• _Directive_
Using the material below, work out how many lines contain the word "hinge". Reply with the number and nothing more.

_ _ _ _ _ _ _

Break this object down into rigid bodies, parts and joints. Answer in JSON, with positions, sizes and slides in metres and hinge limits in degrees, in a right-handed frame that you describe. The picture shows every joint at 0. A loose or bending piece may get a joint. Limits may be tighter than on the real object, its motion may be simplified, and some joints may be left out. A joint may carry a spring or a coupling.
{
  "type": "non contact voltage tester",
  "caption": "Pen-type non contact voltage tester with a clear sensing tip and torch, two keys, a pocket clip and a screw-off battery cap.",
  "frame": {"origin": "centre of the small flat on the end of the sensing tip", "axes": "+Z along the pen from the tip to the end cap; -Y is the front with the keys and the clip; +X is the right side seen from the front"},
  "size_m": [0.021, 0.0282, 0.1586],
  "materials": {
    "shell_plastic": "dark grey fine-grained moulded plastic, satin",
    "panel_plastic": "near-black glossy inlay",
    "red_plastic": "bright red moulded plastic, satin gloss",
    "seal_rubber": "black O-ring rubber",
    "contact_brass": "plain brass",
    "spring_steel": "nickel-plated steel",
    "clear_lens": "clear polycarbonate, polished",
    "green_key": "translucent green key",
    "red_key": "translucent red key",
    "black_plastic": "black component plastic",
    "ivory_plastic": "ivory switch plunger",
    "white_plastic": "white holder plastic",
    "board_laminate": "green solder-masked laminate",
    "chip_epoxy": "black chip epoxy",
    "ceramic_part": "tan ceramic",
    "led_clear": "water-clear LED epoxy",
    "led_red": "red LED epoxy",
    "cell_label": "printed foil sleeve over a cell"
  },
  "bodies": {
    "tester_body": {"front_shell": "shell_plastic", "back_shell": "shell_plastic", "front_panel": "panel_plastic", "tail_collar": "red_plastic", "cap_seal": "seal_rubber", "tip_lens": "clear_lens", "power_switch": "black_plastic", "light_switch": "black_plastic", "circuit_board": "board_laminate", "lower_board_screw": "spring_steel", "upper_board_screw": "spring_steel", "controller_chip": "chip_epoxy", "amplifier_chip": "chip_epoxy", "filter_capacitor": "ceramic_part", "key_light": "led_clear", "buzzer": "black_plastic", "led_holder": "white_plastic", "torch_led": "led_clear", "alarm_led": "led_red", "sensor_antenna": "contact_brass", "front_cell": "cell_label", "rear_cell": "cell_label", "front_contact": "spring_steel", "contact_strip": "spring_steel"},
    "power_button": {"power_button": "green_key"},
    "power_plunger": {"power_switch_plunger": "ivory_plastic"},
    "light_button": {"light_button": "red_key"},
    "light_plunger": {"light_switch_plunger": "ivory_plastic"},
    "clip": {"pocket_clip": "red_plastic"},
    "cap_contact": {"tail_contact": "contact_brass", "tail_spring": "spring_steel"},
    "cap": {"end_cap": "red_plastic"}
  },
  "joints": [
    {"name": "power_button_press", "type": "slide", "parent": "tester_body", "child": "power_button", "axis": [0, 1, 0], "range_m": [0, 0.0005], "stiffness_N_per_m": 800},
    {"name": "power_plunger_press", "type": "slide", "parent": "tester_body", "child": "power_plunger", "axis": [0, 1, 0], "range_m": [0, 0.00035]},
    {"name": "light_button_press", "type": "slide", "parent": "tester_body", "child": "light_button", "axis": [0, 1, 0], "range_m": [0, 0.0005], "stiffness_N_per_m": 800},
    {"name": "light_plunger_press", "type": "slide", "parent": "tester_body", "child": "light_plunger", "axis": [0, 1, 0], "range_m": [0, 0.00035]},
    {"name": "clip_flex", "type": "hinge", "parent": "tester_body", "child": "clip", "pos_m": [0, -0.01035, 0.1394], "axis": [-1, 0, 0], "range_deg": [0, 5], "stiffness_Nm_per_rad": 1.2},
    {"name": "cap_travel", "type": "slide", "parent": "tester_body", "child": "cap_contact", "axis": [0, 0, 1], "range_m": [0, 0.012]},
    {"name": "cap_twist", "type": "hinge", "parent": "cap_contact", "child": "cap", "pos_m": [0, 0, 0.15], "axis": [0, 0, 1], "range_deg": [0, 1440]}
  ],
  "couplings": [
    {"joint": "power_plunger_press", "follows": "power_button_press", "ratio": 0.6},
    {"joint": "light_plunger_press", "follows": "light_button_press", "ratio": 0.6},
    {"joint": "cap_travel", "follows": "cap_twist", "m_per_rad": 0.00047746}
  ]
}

_ _ _ _ _ _ _

• _Task result_
3